At small to medium scale, the database is the first bottleneck. It struggles to handle increasing transaction writes and reads, especially with ACID compliance and consistency requirements.

As TPS grows, the application servers may also become CPU and memory constrained due to encryption, validation, and communication with payment gateways.

At very large scale, network bandwidth and data partitioning challenges arise, especially for cross-region consistency and compliance.

Scaling Solutions
  • Database scaling: Use read replicas to offload reads, implement sharding to distribute writes, and use connection pooling.
  • Caching: Cache non-sensitive data like exchange rates or user preferences to reduce DB load.
  • Horizontal scaling: Add more application servers behind a load balancer to handle more concurrent payment requests.
  • Message queues: Use asynchronous processing for non-critical tasks like notifications or reporting to reduce latency.
  • Microservices: Separate payment processing, fraud detection, and user management into services for independent scaling.
  • Network and multi-region: Deploy services closer to users and use CDNs for static content to reduce latency.
  • Security and compliance: Use encryption, tokenization, and PCI DSS compliant services to safely handle payment data.
Back-of-Envelope Cost Analysis
  • At 10,000 TPS, expect ~864 million transactions/day.
  • Each transaction record ~1 KB -> ~864 GB/day storage needed before compression or archival.
  • Network bandwidth: 10,000 TPS * 1 KB = ~10 MB/s sustained, plus overhead.
  • Application servers: Each handles ~2,000 concurrent connections, so 5-10 servers needed at medium scale.
  • Database: Single instance handles ~5,000 QPS; need replicas and sharding beyond that.
  • Cloud costs scale with storage, compute, and network usage; optimize with caching and archiving.
Interview Tip

Start by clarifying the expected scale and latency requirements.

Identify the critical components: payment gateway, database, app servers.

Discuss bottlenecks at each scale and propose targeted solutions.

Highlight security and compliance as non-negotiable constraints.

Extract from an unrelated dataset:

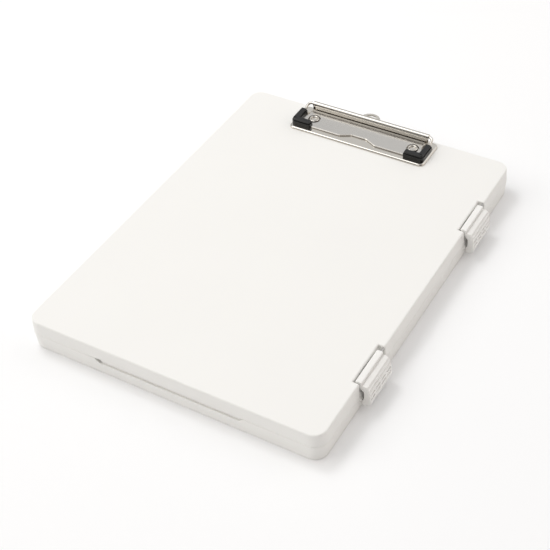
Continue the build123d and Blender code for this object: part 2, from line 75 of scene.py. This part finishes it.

Use real numbers to justify your scaling choices.

Self-Check Question

Your database handles 1000 QPS. Traffic grows 10x to 10,000 QPS. What do you do first and why?

Answer: Add read replicas to distribute read load and implement connection pooling. For writes, consider sharding or partitioning to distribute write load. This addresses the database bottleneck before scaling app servers.

Key Result
The database is the first bottleneck in payment handling systems as transaction volume grows. Scaling requires read replicas, sharding, caching, and horizontal app server scaling while maintaining security and compliance.